What to produce
Reproduce exactly the lines of the material beneath, from the line that contains "knuckle_seam = beyond_rim(KNUCKLE_WAVES, knuckle_x" to the line that contains "for node in", both included, and no other lines.

Start Raw data

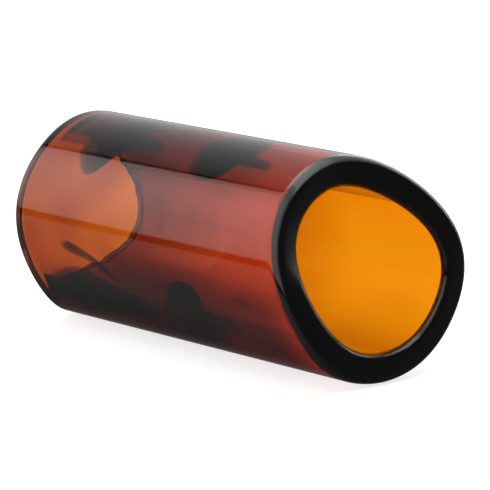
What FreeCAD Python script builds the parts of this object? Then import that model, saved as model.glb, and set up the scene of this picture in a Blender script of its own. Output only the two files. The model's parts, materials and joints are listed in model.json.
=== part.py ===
import FreeCAD, Part
import math
import os

# Heavy-wall glass guitar slide, worn on a finger and rested on the strings.
# The tube's axis lies along X and is horizontal. +X is the knuckle end, whose rim is cut at a slant so
# that the finger can bend. -X is the fingertip end. -Y is the side that faces forward, and +Z is up.
# The origin is the centre of the slide's box, on the tube's axis.
# Angles run round the axis from +Y (0 degrees) through +Z (90 degrees), the front (180) and below (270).
# Lengths are in millimetres and angles in degrees.

# Driving dimensions of the tube
OUTER_RADIUS = 14.0
BORE_RADIUS = 10.0
MEAN_LENGTH = 52.7
BLANK_LENGTH = 90.0

# Each rim runs in and out along the axis as it goes round: (cycles per turn, height, angle of a crest).
# One cycle is the slant of the cut, two is its saddle, and the rest is the hand-finished unevenness.
KNUCKLE_WAVES = ((1, 4.5, 305.0), (2, 1.1, 12.0), (3, 0.27, 5.0), (4, 0.26, 22.0))
TIP_WAVES = ((1, 0.45, 133.0), (2, 0.95, 12.0), (3, 0.72, 102.0), (4, 0.28, 49.0))
WAVE_POINTS = 36

# The rims: a bead of dark glass on each end, rounded in the flame
RIM_THICKNESS = {"knuckle": 1.3, "tip": 0.8}
RIM_OUTER_ROUND = {"knuckle": 1.2, "tip": 1.0}
RIM_INNER_ROUND = {"knuckle": 0.9, "tip": 0.8}

# The streaks: drifts of smoky glass melted flush into the tube's outer wall.
# Each station on a streak's spine is (position along X, angle, half width, depth), where the position is
# counted from the mean plane of the knuckle end.
STREAKS = {
    "streak_top_tip_end": (
        (-40.6, 143.0, 0.8, 0.4),
        (-40.6, 136.0, 2.7, 1.1),
        (-40.6, 127.0, 3.8, 1.4),
        (-40.4, 117.0, 4.8, 1.5),
        (-40.2, 107.0, 5.0, 1.5),
        (-40.2, 98.0, 4.2, 1.3),
        (-40.2, 90.0, 2.6, 0.9),
        (-40.2, 85.0, 0.8, 0.4),
    ),
    "streak_top_knuckle_end": (
        (-20.9, 133.0, 0.8, 0.4),
        (-20.9, 127.0, 3.2, 1.3),
        (-20.8, 117.0, 4.4, 1.5),
        (-20.5, 107.0, 5.0, 1.5),
        (-20.8, 98.0, 4.6, 1.4),
        (-21.4, 90.0, 3.0, 1.0),
        (-21.8, 85.0, 0.8, 0.4),
    ),
    "streak_bottom_tip_end": (
        (-47.6, 218.0, 0.8, 0.4),
        (-46.2, 216.5, 2.2, 0.9),
        (-44.0, 214.6, 3.6, 1.3),
        (-41.0, 213.3, 4.5, 1.5),
        (-37.5, 213.4, 4.4, 1.5),
        (-33.5, 214.8, 3.6, 1.4),
        (-30.0, 215.5, 2.7, 1.2),
        (-27.6, 215.2, 1.6, 0.9),
        (-26.2, 214.6, 0.8, 0.4),
    ),
    "streak_bottom_knuckle_end": (
        (-20.8, 189.5, 0.8, 0.4),
        (-20.6, 194.0, 2.9, 1.2),
        (-20.4, 201.0, 3.9, 1.5),
        (-20.2, 209.0, 5.2, 1.5),
        (-19.7, 218.0, 5.6, 1.5),
        (-19.2, 227.0, 5.0, 1.4),
        (-18.6, 237.0, 3.2, 1.1),
        (-18.0, 245.0, 0.8, 0.4),
    ),
    "streak_fine_tip_end": (
        (-42.6, 183.5, 0.35, 0.25),
        (-41.4, 184.0, 0.65, 0.55),
        (-39.2, 185.8, 0.6, 0.5),
        (-36.6, 189.2, 0.55, 0.5),
        (-34.4, 193.4, 0.55, 0.45),
        (-32.8, 196.8, 0.35, 0.25),
    ),
}

# Working values that don't show on the part
CUT_MARGIN = 3.0
EDGE_SAMPLES = 24
RADIUS_TOLERANCE = 0.02


def wave(waves, angle):
    """How far a rim stands out along +X from its mean plane at one angle round the axis."""
    return sum(height * math.cos(math.radians(cycles * (angle - crest))) for cycles, height, crest in waves)


def wave_extremes(waves):
    heights = [wave(waves, angle) for angle in range(360)]
    return min(heights), max(heights)


def end_planes():
    """The X of the two rims' mean planes, with the whole slide centred on the origin."""
    knuckle_crest = wave_extremes(KNUCKLE_WAVES)[1]
    tip_crest = wave_extremes(TIP_WAVES)[0]
    knuckle = (MEAN_LENGTH - knuckle_crest - tip_crest) / 2
    return knuckle, knuckle - MEAN_LENGTH


def on_cylinder(x, radius, angle):
    turn = math.radians(angle)
    return FreeCAD.Vector(x, radius * math.cos(turn), radius * math.sin(turn))


def rim_curve(waves, plane_x, radius):
    """A closed smooth curve that follows a rim at one radius."""
    step = 360.0 / WAVE_POINTS
    points = [
        on_cylinder(plane_x + wave(waves, i * step), radius, i * step) for i in range(WAVE_POINTS)
    ]
    curve = Part.BSplineCurve()
    curve.interpolate(Points=points, PeriodicFlag=True)
    return curve.toShape()


def beyond_rim(waves, plane_x, outward):
    """A thick ring whose inner face is the rim's cut surface; it holds everything past that cut."""
    inside = rim_curve(waves, plane_x, BORE_RADIUS - CUT_MARGIN)
    outside = rim_curve(waves, plane_x, OUTER_RADIUS + CUT_MARGIN)
    cut_face = Part.makeRuledSurface(inside, outside)
    return cut_face.extrude(FreeCAD.Vector(outward * BLANK_LENGTH / 2, 0, 0))


def along_x(radius):
    start = FreeCAD.Vector(-BLANK_LENGTH / 2, 0, 0)
    return Part.makeCylinder(radius, BLANK_LENGTH, start, FreeCAD.Vector(1, 0, 0))


def rim_edges(shape, radius, towards):
    """The edge of a rim at one radius, on the end that +1 or -1 names."""
    found = []
    for edge in shape.Edges:
        points = edge.discretize(EDGE_SAMPLES)
        on_radius = all(abs(math.hypot(p.y, p.z) - radius) < RADIUS_TOLERANCE for p in points)
        at_end = all(p.x * towards > 0 for p in points)
        goes_round = max(p.y for p in points) - min(p.y for p in points) > radius
        if on_radius and at_end and goes_round:
            found.append(edge)
    return found


def round_rims(tube):
    for end, towards in (("knuckle", 1), ("tip", -1)):
        tube = tube.makeFillet(RIM_OUTER_ROUND[end], rim_edges(tube, OUTER_RADIUS, towards))
        tube = tube.makeFillet(RIM_INNER_ROUND[end], rim_edges(tube, BORE_RADIUS, towards))
    return tube


def spine_frame(stations, index, shift):
    """The centre of a station, the way across the streak, and the way out of the glass."""
    x, angle = stations[index][:2]
    before = stations[max(index - 1, 0)]
    after = stations[min(index + 1, len(stations) - 1)]
    outward = on_cylinder(0, 1, angle)
    round_axis = on_cylinder(0, 1, angle + 90)
    turned = OUTER_RADIUS * math.radians(after[1] - before[1])
    tangent = FreeCAD.Vector(after[0] - before[0], 0, 0) + round_axis * turned
    tangent.normalize()
    return on_cylinder(x + shift, OUTER_RADIUS, angle), outward.cross(tangent), outward


def oval(centre, across, outward, half_width, depth):
    """A closed oval wire, half of it inside the glass; it starts and ends at its outermost point."""
    ellipse = Part.Ellipse(centre + across * half_width, centre + outward * depth, centre)
    quarter = math.pi / 2
    return Part.Wire(Part.ArcOfEllipse(ellipse, quarter, 5 * quarter).toShape())


def streak(stations, shift):
    sections = []
    for index, station in enumerate(stations):
        centre, across, outward = spine_frame(stations, index, shift)
        sections.append(oval(centre, across, outward, station[2], station[3]))
    return Part.makeLoft(sections, True, False)


def single_solid(shape):
    return max(shape.Solids, key=lambda solid: solid.Volume)


def build():
    knuckle_x, tip_x = end_planes()
    blank = along_x(OUTER_RADIUS).cut(along_x(BORE_RADIUS))
    cut = blank.cut(beyond_rim(KNUCKLE_WAVES, knuckle_x, 1)).cut(beyond_rim(TIP_WAVES, tip_x, -1))
    glass = round_rims(single_solid(cut))

    knuckle_seam = beyond_rim(KNUCKLE_WAVES, knuckle_x - RIM_THICKNESS["knuckle"], 1)
    tip_seam = beyond_rim(TIP_WAVES, tip_x + RIM_THICKNESS["tip"], -1)
    nodes = {
        "knuckle_rim": single_solid(glass.common(knuckle_seam)),
        "tip_rim": single_solid(glass.common(tip_seam)),
    }
    tube = single_solid(glass.cut(knuckle_seam).cut(tip_seam))
    for name, stations in STREAKS.items():
        body = streak(stations, knuckle_x)
        nodes[name] = single_solid(tube.common(body))
        tube = single_solid(tube.cut(body))
    nodes["amber_tube"] = tube
    return nodes


os.makedirs("parts", exist_ok=True)
for node_name, solid in build().items():
    solid.exportStep("parts/" + node_name + ".step")
    print(f"{node_name}: volume {solid.Volume:.1f}, valid {solid.isValid()}, faces {len(solid.Faces)}")
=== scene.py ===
import json
import math

import bmesh
import bpy
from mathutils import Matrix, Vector, noise


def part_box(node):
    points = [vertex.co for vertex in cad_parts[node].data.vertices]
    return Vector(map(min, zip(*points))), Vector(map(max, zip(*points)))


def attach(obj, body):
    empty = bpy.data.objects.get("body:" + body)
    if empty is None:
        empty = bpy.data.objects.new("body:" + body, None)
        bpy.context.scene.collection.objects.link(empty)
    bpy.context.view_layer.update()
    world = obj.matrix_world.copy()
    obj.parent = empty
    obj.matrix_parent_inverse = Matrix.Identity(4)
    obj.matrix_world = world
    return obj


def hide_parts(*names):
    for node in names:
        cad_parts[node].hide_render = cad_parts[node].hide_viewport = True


# Looks for the glass guitar slide. Lengths are in millimetres until they reach a mesh. Angles are in
# degrees round the tube's axis X, from +Y (0) through +Z (90), the front (180) and below (270).
MM = 0.001

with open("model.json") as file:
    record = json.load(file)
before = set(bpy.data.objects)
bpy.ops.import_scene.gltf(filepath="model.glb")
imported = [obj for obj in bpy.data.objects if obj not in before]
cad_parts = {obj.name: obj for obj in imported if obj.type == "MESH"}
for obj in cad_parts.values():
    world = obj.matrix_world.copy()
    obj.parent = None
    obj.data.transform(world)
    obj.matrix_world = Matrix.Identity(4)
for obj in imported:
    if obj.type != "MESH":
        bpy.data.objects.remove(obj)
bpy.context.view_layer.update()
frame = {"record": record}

# ---------------------------------------------------------------- the slide's own shape
knuckle_low, knuckle_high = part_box("knuckle_rim")
OUTER_RADIUS = knuckle_high.z / MM
BORE_RADIUS = frame["record"]["mounts"][0]["dims"]["r_mm"]
KNUCKLE_X = 25.493
TIP_X = -27.207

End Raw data

The answer
    knuckle_seam = beyond_rim(KNUCKLE_WAVES, knuckle_x - RIM_THICKNESS["knuckle"], 1)
    tip_seam = beyond_rim(TIP_WAVES, tip_x + RIM_THICKNESS["tip"], -1)
    nodes = {
        "knuckle_rim": single_solid(glass.common(knuckle_seam)),
        "tip_rim": single_solid(glass.common(tip_seam)),
    }
    tube = single_solid(glass.cut(knuckle_seam).cut(tip_seam))
    for name, stations in STREAKS.items():
        body = streak(stations, knuckle_x)
        nodes[name] = single_solid(tube.common(body))
        tube = single_solid(tube.cut(body))
    nodes["amber_tube"] = tube
    return nodes


os.makedirs("parts", exist_ok=True)
for node_name, solid in build().items():
    solid.exportStep("parts/" + node_name + ".step")
    print(f"{node_name}: volume {solid.Volume:.1f}, valid {solid.isValid()}, faces {len(solid.Faces)}")
=== scene.py ===
import json
import math

import bmesh
import bpy
from mathutils import Matrix, Vector, noise


def part_box(node):
    points = [vertex.co for vertex in cad_parts[node].data.vertices]
    return Vector(map(min, zip(*points))), Vector(map(max, zip(*points)))


def attach(obj, body):
    empty = bpy.data.objects.get("body:" + body)
    if empty is None:
        empty = bpy.data.objects.new("body:" + body, None)
        bpy.context.scene.collection.objects.link(empty)
    bpy.context.view_layer.update()
    world = obj.matrix_world.copy()
    obj.parent = empty
    obj.matrix_parent_inverse = Matrix.Identity(4)
    obj.matrix_world = world
    return obj


def hide_parts(*names):
    for node in names:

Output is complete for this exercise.